(TASK DIRECTIONS): Repeat exactly the stretch of lines from the line containing "for node, shape" through the line containing "its fixed frame.", both included, and nothing else.

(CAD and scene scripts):
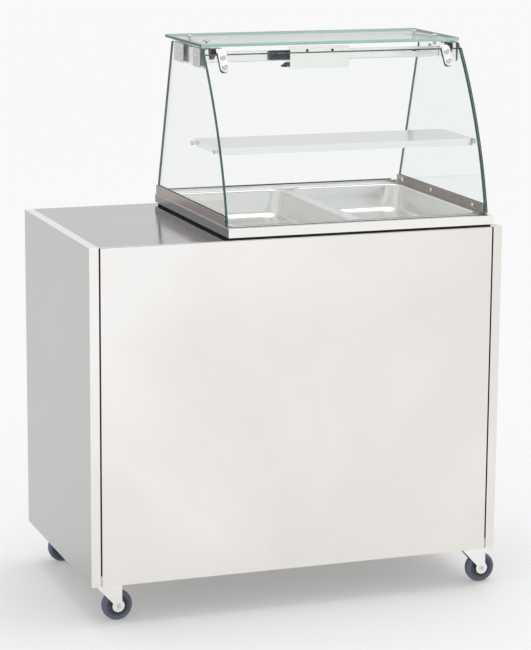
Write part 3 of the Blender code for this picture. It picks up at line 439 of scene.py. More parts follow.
def bowedGlassTree():
    # an arc of glass: two bowed faces and four ground edges
    tree, given, result = startTree("bowedGlass", [
        ("Radius", "Float", 1.0), ("Start", "Float", 0.2), ("Sweep", "Float", 0.4), ("Steps", "Int", 48),
        ("Width", "Float", 0.6), ("Thickness", "Float", 0.006), ("Faces", "Material", None),
        ("Edges", "Material", None)])
    arc = addNode(tree, "GeometryNodeCurveArc", mode="RADIUS")
    section = addNode(tree, "GeometryNodeCurvePrimitiveQuadrilateral", mode="RECTANGLE")
    sweep = addNode(tree, "GeometryNodeCurveToMesh", {"Fill Caps": True})
    place, normal = (addNode(tree, "GeometryNodeInput" + kind) for kind in ("Position", "Normal"))
    outward = addNode(tree, "ShaderNodeVectorMath", operation="NORMALIZE")
    along = addNode(tree, "ShaderNodeVectorMath", operation="DOT_PRODUCT")
    size = addNode(tree, "ShaderNodeMath", operation="ABSOLUTE")
    isFace = addNode(tree, "ShaderNodeMath", {1: 0.9}, operation="GREATER_THAN")
    realize = addNode(tree, "GeometryNodeRealizeInstances")
    edged, faced = (addNode(tree, "GeometryNodeSetMaterial") for _ in range(2))
    wire(tree, (given, "Steps", arc, "Resolution"), (given, "Radius", arc, "Radius"),
         (given, "Start", arc, "Start Angle"), (given, "Sweep", arc, "Sweep Angle"),
         (given, "Thickness", section, "Width"), (given, "Width", section, "Height"),
         (arc, "Curve", sweep, "Curve"), (section, "Curve", sweep, "Profile Curve"),
         (place, "Position", outward, 0), (outward, "Vector", along, 0), (normal, "Normal", along, 1),
         (along, "Value", size, 0), (size, 0, isFace, 0), (sweep, "Mesh", realize, "Geometry"),
         (realize, "Geometry", edged, "Geometry"), (given, "Edges", edged, "Material"),
         (edged, "Geometry", faced, "Geometry"), (isFace, 0, faced, "Selection"),
         (given, "Faces", faced, "Material"), (faced, "Geometry", result, "Geometry"))
    return tree

def realizeAndCoat(tree, given, scatter, result):
    realize = addNode(tree, "GeometryNodeRealizeInstances")
    coat = addNode(tree, "GeometryNodeSetMaterial")
    wire(tree, (scatter, "Instances", realize, "Geometry"), (realize, "Geometry", coat, "Geometry"),
         (given, "Finish", coat, "Material"), (coat, "Geometry", result, "Geometry"))

def fastenerTree():
    # one fastener on every point, its Z turned to the point's aim
    tree, given, result = startTree("fasteners", [
        ("Fastener", "Object", None), ("Size", "Float", 1.0), ("Finish", "Material", None)])
    head = addNode(tree, "GeometryNodeObjectInfo", transform_space="ORIGINAL")
    aim = addNode(tree, "GeometryNodeInputNamedAttribute", {"Name": "aim"}, data_type="FLOAT_VECTOR")
    turn = addNode(tree, "FunctionNodeAlignRotationToVector", axis="Z")
    scatter = addNode(tree, "GeometryNodeInstanceOnPoints")
    wire(tree, (given, "Fastener", head, "Object"), (given, "Geometry", scatter, "Points"),
         (head, "Geometry", scatter, "Instance"), (aim, 0, turn, "Vector"),
         (turn, "Rotation", scatter, "Rotation"), (given, "Size", scatter, "Scale"))
    realizeAndCoat(tree, given, scatter, result)
    return tree

def rowTree():
    # copies of one shape at an even pitch along a line, each turned a little more
    tree, given, result = startTree("evenRow", [
        ("Shape", "Object", None), ("Count", "Int", 5), ("Pitch", "Vector", (0.01, 0, 0)),
        ("First Turn", "Float", 0.0), ("Turn", "Float", 0.0), ("Finish", "Material", None)])
    shape = addNode(tree, "GeometryNodeObjectInfo", transform_space="ORIGINAL")
    line = addNode(tree, "GeometryNodeMeshLine", mode="OFFSET")
    index = addNode(tree, "GeometryNodeInputIndex")
    turned = addNode(tree, "ShaderNodeMath", operation="MULTIPLY_ADD")
    upright = addNode(tree, "ShaderNodeCombineXYZ")
    turn = addNode(tree, "FunctionNodeEulerToRotation")
    scatter = addNode(tree, "GeometryNodeInstanceOnPoints")
    wire(tree, (given, "Shape", shape, "Object"), (given, "Count", line, "Count"),
         (given, "Pitch", line, "Offset"), (index, "Index", turned, 0), (given, "Turn", turned, 1),
         (given, "First Turn", turned, 2), (turned, 0, upright, "Z"), (upright, "Vector", turn, "Euler"),
         (line, "Mesh", scatter, "Points"), (shape, "Geometry", scatter, "Instance"),
         (turn, "Rotation", scatter, "Rotation"))
    realizeAndCoat(tree, given, scatter, result)
    return tree

trees = {"glass": bowedGlassTree(), "fasteners": fastenerTree(), "row": rowTree()}

def fastenAt(name, spots, fastener, size, body="cabinet", slot="bright_zinc", finish="boltSteel"):
    # spots are (place, aim) pairs in the trolley's own frame
    points = bpy.data.meshes.new(name + "Spots")
    points.from_pydata([place for place, aim in spots], [], [])
    aims = points.attributes.new("aim", "FLOAT_VECTOR", "POINT")
    for item, (place, aim) in zip(aims.data, spots):
        item.vector = Vector(aim).normalized()
    mesh = growMesh(name, trees["fasteners"], {
        "Fastener": bolts[fastener], "Size": size, "Finish": finishes[finish]}, points)
    placePiece(name, mesh, body, slot, finish, smooth=30)

def growRow(name, bm, count, pitch, matrix, body, slot, finish, firstTurn=0.0, turn=0.0, smooth=35):
    helper = addObject(name + "Shape", shapeMesh(name + "Shape", bm))
    mesh = growMesh(name, trees["row"], {
        "Shape": helper, "Count": count, "Pitch": pitch, "First Turn": firstTurn, "Turn": turn,
        "Finish": finishes[finish]})
    bpy.data.objects.remove(helper)
    mesh.transform(matrix)
    placePiece(name, mesh, body, slot, finish, smooth=smooth)


# bolts and screws, each with its seat at zero

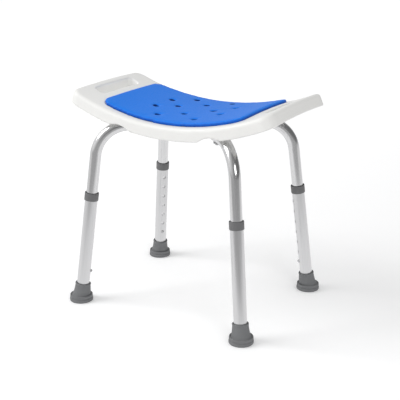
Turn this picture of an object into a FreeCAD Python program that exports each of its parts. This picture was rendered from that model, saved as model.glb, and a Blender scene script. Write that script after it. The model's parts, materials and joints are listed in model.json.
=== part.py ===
import FreeCAD, Part
import math
import os
import re
import Sketcher

# Height-adjustable shower stool. A curved plastic seat with a foam pad and two handle slots
# stands on four splayed tube legs. Each leg is a bent upper tube that slides in a lower tube,
# and a spring button in a row of holes sets its height.
# World frame: X along the seat's length, Y along its width, Z up. The origin is on the floor,
# under the seat's centre. The legs are drawn at their lowest setting.

SIZES = {
    # seat shell, measured on its top skin
    "seat_height": 437.0,         # floor to the top of the shell at its centre
    "seat_bend": 582.0,           # radius of the sag along the length
    "seat_crown": 2270.0,         # radius of the crown across the width
    "seat_sweep": 24.7,           # half of the angle that the sag covers, in degrees
    "seat_half_width": 138.0,
    "seat_side_bow": 5000.0,      # plan radius of the long sides
    "seat_corner": 26.0,
    "seat_depth": 29.0,           # skin to the skirt's lower edge
    "seat_skin": 4.5,
    "skirt_wall": 3.6,
    "edge_round": 9.0,
    "skirt_round": 3.0,
    "rib_depth": 17.0,            # skin's top to the ribs' lower edge
    "rib_wall": 2.6,
    "rib_far_cross": 121.5,       # outermost cross rib, from the centre
    "rib_far_long": 106.5,        # outermost long rib, from the centre
    # handle slots, measured along the sagging skin from the centre
    "slot_inner": 203.0,
    "slot_outer": 231.0,
    "slot_half_length": 70.0,
    "slot_corner": 11.0,
    "slot_round": 4.0,
    "slot_wall": 3.0,
    # finger scallops in the skirt's lower edge
    "scallop_place": 121.0,
    "scallop_width": 50.0,
    "scallop_depth": 6.0,
    # foam pad
    "pad_half_length": 178.5,
    "pad_half_width": 121.0,
    "pad_side_bow": 1720.0,
    "pad_corner": 24.0,
    "pad_stand": 7.6,             # height of the pad above the skin
    "pad_recess": 1.5,
    "pad_gap": 0.6,
    "pad_round": 2.4,
    # drain holes: two middle ones, three to a side row and two to an end row
    "drain_near": 46.5,
    "drain_far": 83.5,
    "drain_middle_half": 47.4,
    "drain_side_half": 82.5,
    "drain_end_half": 34.0,
    "pad_hole": 12.0,
    "skin_hole": 10.0,
    # leg layout
    "leg_azimuth": 38.0,          # legs from the length axis, in degrees
    "leg_splay": 7.3,             # legs from upright, in degrees
    "foot_radius": 268.6,         # leg axis on the floor, from the centre
    "run_clear": 11.3,            # top of the shell at its centre to the tubes' level run
    "run_end": 32.0,              # inner end of the level run, from the centre
    "leg_bend": 76.0,
    # tubes
    "inner_tube": 25.4,
    "inner_wall": 1.25,
    "outer_wall": 1.3,
    "inner_tail": 22.0,           # button axis to the upper tube's lower end
    "foot_seat": 8.0,             # floor to the lower tube's end, along the leg
    # height holes
    "hole_pitch": 25.4,
    "hole_count": 7,
    "hole_first": 73.0,           # floor to the lowest hole, along the leg
    "height_hole": 8.0,
    "hole_margin": 37.1,          # highest hole to the collar's top
    # collar
    "collar_height": 18.0,
    "collar_wall": 1.7,
    "collar_lip": 3.0,
    "collar_round": 1.2,
    # rubber foot
    "foot_flange_step": 6.55,     # boot's waist to the flange's rim
    "foot_flange_height": 15.0,
    "foot_groove": 2.2,
    "foot_height": 43.0,
    "boot_wall_top": 3.0,
    "boot_wall_waist": 5.95,
    "foot_hollow": 33.0,
    "foot_hollow_depth": 1.6,
    "foot_washer_thick": 1.5,
    # snap button and its leaf spring
    "button_diameter": 7.0,
    "button_stand": 3.6,          # beyond the lower tube
    "button_head": 9.4,
    "button_head_thick": 1.3,
    "spring_thick": 0.7,
    "spring_width": 9.0,
    "spring_rise": 44.0,
    "spring_bend": 6.0,
    "spring_tail": 7.0,
    # leg screws
    "screw_inner": 62.0,          # from the centre, along the run
    "screw_outer": 128.0,
    "screw_thread": 6.0,
    "screw_length": 33.0,
    "screw_head": 11.5,
    "screw_head_height": 3.6,
    "screw_socket": 4.0,
    "screw_hole": 6.6,
    "washer_diameter": 17.0,
    "washer_thick": 1.8,
    "insert_diameter": 9.0,
    "insert_length": 7.4,
    "saddle_length": 34.0,
    "saddle_width": 36.0,
    # end plug
    "plug_cap": 2.4,
    "plug_stem": 12.0,
    # clearances
    "slide_gap": 0.3,             # between pieces that move past each other
    "fit_gap": 0.1,               # between pieces that are pushed together
    "channel_gap": 0.3,           # upper tube in its channel
}

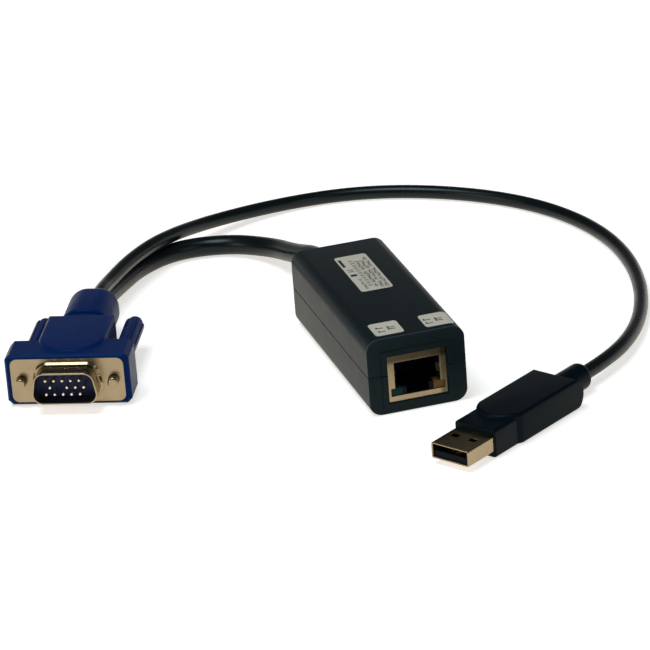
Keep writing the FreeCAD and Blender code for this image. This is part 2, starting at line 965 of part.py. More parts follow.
def side_profile():
    """The body seen from the side: flat above and below, with a bulging rear end."""
    half = mould_width / 2
    front = mould_front - overlap
    middle = (mould_rise - mould_drop) / 2
    top = Vector(-half, mould_rear, mould_rise)
    low = Vector(-half, mould_rear, -mould_drop)
    bulge = Part.Arc(top, Vector(-half, mould_rear + mould_rear_bulge, middle), low)
    straight = Part.makePolygon([low, Vector(-half, front, -mould_drop), Vector(-half, front, mould_rise), top])
    return Part.Face(Part.Wire([bulge.toShape()] + straight.Edges)).extrude(Vector(2 * half, 0, 0))


def make_usb_overmould():
    nose = block(nose_width, mould_shoulder + overlap - nose_front, nose_height, y=nose_front, z=-nose_height / 2)
    nose = nose.makeFillet(nose_edge, edges_along(nose, Vector(0, 1, 0)))
    nose = nose.makeFillet(nose_front_edge, plane_edges(nose, Vector(0, 1, 0), nose_front))
    half = mould_width / 2
    arc = Part.Arc(
        Vector(half, mould_shoulder, -mould_drop),
        Vector(0, mould_front, -mould_drop),
        Vector(-half, mould_shoulder, -mould_drop),
    )
    rear = mould_rear + mould_rear_bulge
    corners = [
        Vector(-half, mould_shoulder, -mould_drop),
        Vector(-half, rear, -mould_drop),
        Vector(half, rear, -mould_drop),
        Vector(half, mould_shoulder, -mould_drop),
    ]
    wire = Part.Wire([arc.toShape()] + Part.makePolygon(corners).Edges)
    body = Part.Face(wire).extrude(Vector(0, 0, mould_rise + mould_drop))
    body = body.common(side_profile())
    brims = plane_edges(body, Vector(0, 0, 1), -mould_drop) + plane_edges(body, Vector(0, 0, 1), mould_rise)
    body = body.makeFillet(mould_edge, brims)
    neck = rod(usb_neck_radius, usb_neck_rear - mould_rear + overlap, (0, mould_rear - overlap, 0), (0, 1, 0))
    neck = neck.makeFillet(usb_neck_round, plane_edges(neck, Vector(0, 1, 0), usb_neck_rear))
    mould = nose.fuse(body).fuse(neck)
    pocket = rounded_block(
        usb_shell_width,
        usb_shell_seat + overlap,
        usb_shell_height,
        usb_shell_corner,
        y=nose_front - overlap,
        z=-usb_shell_height / 2,
    )
    return mould.cut(pocket).removeSplitter()


# ---------------------------------------------------------------- cables
def tube(points, diameter, name=""):
    """A round tube along straight runs joined by tangent arcs."""
    points = [Vector(*p) for p in points]
    pieces = []
    radii = []
    here = points[0]
    for before, corner, after in zip(points, points[1:], points[2:]):
        back = before.sub(corner)
        ahead = after.sub(corner)
        shorter = min(back.Length, ahead.Length)
        cosine = back.normalize().dot(ahead.normalize())
        half_turn = (math.pi - math.acos(max(-1.0, min(1.0, cosine)))) / 2
        reach = arc_share * shorter
        radius = reach / math.tan(half_turn)
        radii.append(round(radius / diameter, 1))
        start = corner.add(Vector(back).multiply(reach))
        end = corner.add(Vector(ahead).multiply(reach))
        bisector = back.add(ahead).normalize()
        depth = radius / math.cos(half_turn) - radius
        middle = corner.add(bisector.multiply(depth))
        pieces.append(Part.LineSegment(here, start).toShape())
        pieces.append(Part.Arc(start, middle, end).toShape())
        here = end
    pieces.append(Part.LineSegment(here, points[-1]).toShape())
    path = Part.Wire(pieces)
    ring = Part.Wire([Part.makeCircle(diameter / 2, points[0], points[1].sub(points[0]))])
    solid = path.makePipeShell([ring], True, False)
    solid = Part.Solid(Part.Shell(solid.Faces)) if solid.ShapeType != "Solid" else solid
    if name:
        expected = math.pi * diameter**2 / 4 * path.Length
        print(f"{name}: length {path.Length:.1f} mm, radii in diameters {radii}, volume {solid.Volume / expected:.4f}")
    return solid


# ---------------------------------------------------------------- assembly
def build():
    parts = {}
    parts["lower_shell"], parts["upper_shell"] = make_shells()
    parts["case_screws"] = make_case_screws()
    parts["left_led"] = make_led(-1)
    parts["right_led"] = make_led(1)
    parts["jack_shield"] = make_shield()
    parts["jack_housing"] = make_housing([parts["left_led"], parts["right_led"]])
    parts["jack_contacts"] = group(contact_wires())
    parts["circuit_board"] = make_board()
    parts.update(make_chips())
    parts["cable_gland"] = make_gland()
    parts["cable_wires"] = make_cable_wires()
    parts["main_label"] = make_label(main_label_size, main_label_from_middle, rear_y - main_label_from_rear)
    left_x = left_label_from_side - box_width / 2
    right_x = box_width / 2 - right_label_from_side
    parts["left_label"] = make_label(small_label_size, left_x, front_y + left_label_from_front)
    parts["right_label"] = make_label(small_label_size, right_x, front_y + right_label_from_front)
    parts["vga_hood"] = make_hood()
    parts["vga_shell"] = vga_placed(make_vga_shell())
    parts["vga_insulator"] = vga_placed(make_vga_insulator())
    parts["vga_pins"] = vga_placed(make_vga_pins())
    for name, x in (("left", -thumb_spacing / 2), ("right", thumb_spacing / 2)):
        parts[name + "_screw"] = vga_placed(make_thumb_screw(x))
        parts[name + "_knob"] = vga_placed(make_knob(x))
    parts["usb_shell"] = usb_placed(make_usb_shell())
    parts["usb_tongue"] = usb_placed(make_usb_tongue())
    parts["usb_contacts"] = usb_placed(group(usb_contact_strips()))
    parts["usb_overmould"] = usb_placed(make_usb_overmould())
    parts["video_cable"] = tube(video_route, video_cable_diameter, "video_cable")
    parts["usb_cable"] = tube(usb_route, usb_cable_diameter, "usb_cable")
    return parts


for node, shape in build().items():
    if not shape.isValid():
        raise ValueError(node + " is not a valid solid")
    shape.exportStep("parts/" + node + ".step")
    box = shape.BoundBox
    print(
        f"{node}: {len(shape.Solids)} solid(s), {shape.Volume:.1f} mm3, "
        f"x {box.XMin:.1f}..{box.XMax:.1f} y {box.YMin:.1f}..{box.YMax:.1f} z {box.ZMin:.1f}..{box.ZMax:.1f}"
    )
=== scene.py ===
"""The looks of a small network and video adapter with two captive cables, built round its fixed frame.

Everything is in metres in the frame's own axes: the origin is under the middle of the box, +Y runs from the
network socket's end to the cable end and +Z is up. Shapes of the two plugs are worked out in millimetres in
the plug's own axes, where y = 0 is its front face and y runs towards its cable, and are then set in place.
"""

import json
import math

import bmesh
import bpy
import numpy as np
from bpy.props import FloatProperty, FloatVectorProperty, PointerProperty
from mathutils import Matrix, Vector


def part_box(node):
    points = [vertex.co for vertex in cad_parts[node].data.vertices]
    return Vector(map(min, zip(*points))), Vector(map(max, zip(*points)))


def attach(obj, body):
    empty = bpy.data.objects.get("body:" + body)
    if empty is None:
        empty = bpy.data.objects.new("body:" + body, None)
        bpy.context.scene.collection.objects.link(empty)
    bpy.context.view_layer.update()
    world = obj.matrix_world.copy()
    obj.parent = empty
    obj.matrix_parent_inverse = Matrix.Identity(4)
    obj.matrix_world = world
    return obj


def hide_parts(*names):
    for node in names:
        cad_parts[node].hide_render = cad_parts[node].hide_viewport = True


bl_info = {
    "name": "Adapter Looks",
    "version": (1, 0, 0),
    "blender": (4, 5, 0),
    "location": "View3D > Sidebar > Adapter",
    "description": "Builds the finishes, cords and fine pieces of a boxed adapter with two plugs",
    "category": "Object",
}

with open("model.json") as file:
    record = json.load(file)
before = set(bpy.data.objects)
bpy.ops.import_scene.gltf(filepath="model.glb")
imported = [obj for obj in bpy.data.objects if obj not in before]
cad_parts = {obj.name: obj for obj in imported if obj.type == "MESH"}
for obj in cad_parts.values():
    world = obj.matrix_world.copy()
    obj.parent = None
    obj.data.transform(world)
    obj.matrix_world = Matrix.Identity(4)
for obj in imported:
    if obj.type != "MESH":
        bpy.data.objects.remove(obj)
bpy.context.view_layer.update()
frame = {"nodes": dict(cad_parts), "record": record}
MOUNTS = {mount["name"]: mount for mount in frame["record"]["mounts"]}
MM = 0.001
LABEL_PRINT_RISE = 0.012
FLOOR_DROP = 0.03
# The least distance between points of a merged skin, in metres, and the angle under which its faces join.
MERGE_DISTANCE = 2e-6
FLAT_ANGLE = math.radians(0.4)

# ---------------------------------------------------------------- places taken from the frame


def plug_axes(mount_name):
    """The origin of a plug and its three axes, as rows, from its mount: y points back along its cable."""
    mount = MOUNTS[mount_name]
    back = -np.array(mount["axis"], float)
    up = np.array([0.0, 0.0, 1.0])
    return np.array(mount["pos_m"], float), np.array([np.cross(back, up), back, up])


def set_in_place(points_mm, mount_name):
    """Points in a plug's own millimetres, turned and moved to where the plug lies."""
    origin, axes = plug_axes(mount_name)
    return origin + np.asarray(points_mm, float) * MM @ axes


# ---------------------------------------------------------------- mesh helpers


def new_object(name, mesh, body, material, nodes=()):
    """Links a finished mesh, gives it its finish and ties it to its body and to the nodes it stands for."""
    piece = bpy.data.objects.new(name, mesh)
    bpy.context.scene.collection.objects.link(piece)
    mesh.materials.clear()
    mesh.materials.append(material)
    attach(piece, body)
    if nodes:
        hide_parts(*nodes)
    return piece


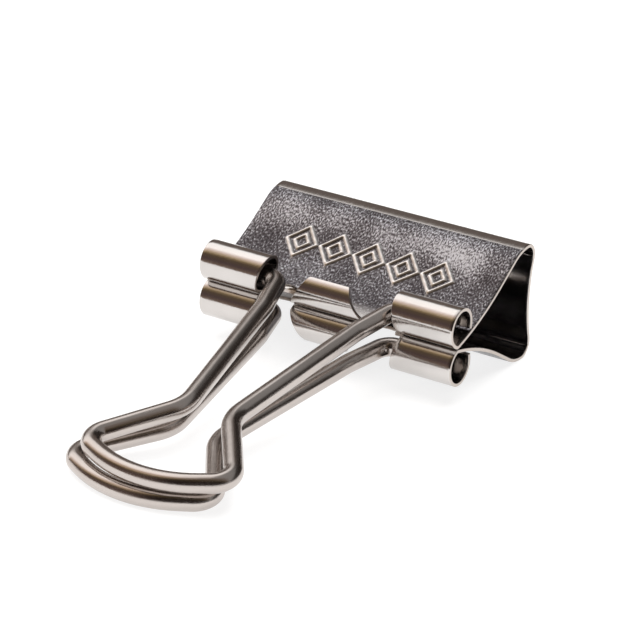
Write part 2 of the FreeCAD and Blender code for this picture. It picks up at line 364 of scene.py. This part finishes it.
def plating_group():
    """Shared look of bright nickel plate: fine grain, rubbed clouds and faint streaks.

    Each is noise on the piece's blank, in millimetres, drawn out along the way it was rolled.
    """
    group = bpy.data.node_groups.new("nickel_plate", "ShaderNodeTree")
    sockets = group.interface
    sockets.new_socket(name="Place", in_out="INPUT", socket_type="NodeSocketVector")
    for label, value in (("Grain per mm", 5.0), ("Streaks per mm", 3.0)):
        socket = sockets.new_socket(name=label, in_out="INPUT", socket_type="NodeSocketFloat")
        socket.default_value = value
    for label in ("Grain", "Streaks", "Clouds"):
        sockets.new_socket(name=label, in_out="OUTPUT", socket_type="NodeSocketFloat")
    nodes, links = group.nodes, group.links
    enter, leave = nodes.new("NodeGroupInput"), nodes.new("NodeGroupOutput")
    for label, stretch, scale_from, detail in (
            ("Grain", (1.0, 0.45, 1.0), "Grain per mm", 2.0),
            ("Streaks", (1.0, 0.03, 1.0), "Streaks per mm", 3.0),
            ("Clouds", (0.25, 0.18, 0.25), None, 3.0)):
        mapping = nodes.new("ShaderNodeMapping")
        mapping.inputs["Scale"].default_value = stretch
        noise = nodes.new("ShaderNodeTexNoise")
        noise.inputs["Detail"].default_value = detail
        noise.inputs["Scale"].default_value = 1.0
        links.new(enter.outputs["Place"], mapping.inputs["Vector"])
        links.new(mapping.outputs["Vector"], noise.inputs["Vector"])
        if scale_from:
            links.new(enter.outputs[scale_from], noise.inputs["Scale"])
        links.new(noise.outputs["Fac"], leave.inputs[label])
    return group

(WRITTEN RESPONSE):
for node, shape in build().items():
    if not shape.isValid():
        raise ValueError(node + " is not a valid solid")
    shape.exportStep("parts/" + node + ".step")
    box = shape.BoundBox
    print(
        f"{node}: {len(shape.Solids)} solid(s), {shape.Volume:.1f} mm3, "
        f"x {box.XMin:.1f}..{box.XMax:.1f} y {box.YMin:.1f}..{box.YMax:.1f} z {box.ZMin:.1f}..{box.ZMax:.1f}"
    )
=== scene.py ===
"""The looks of a small network and video adapter with two captive cables, built round its fixed frame.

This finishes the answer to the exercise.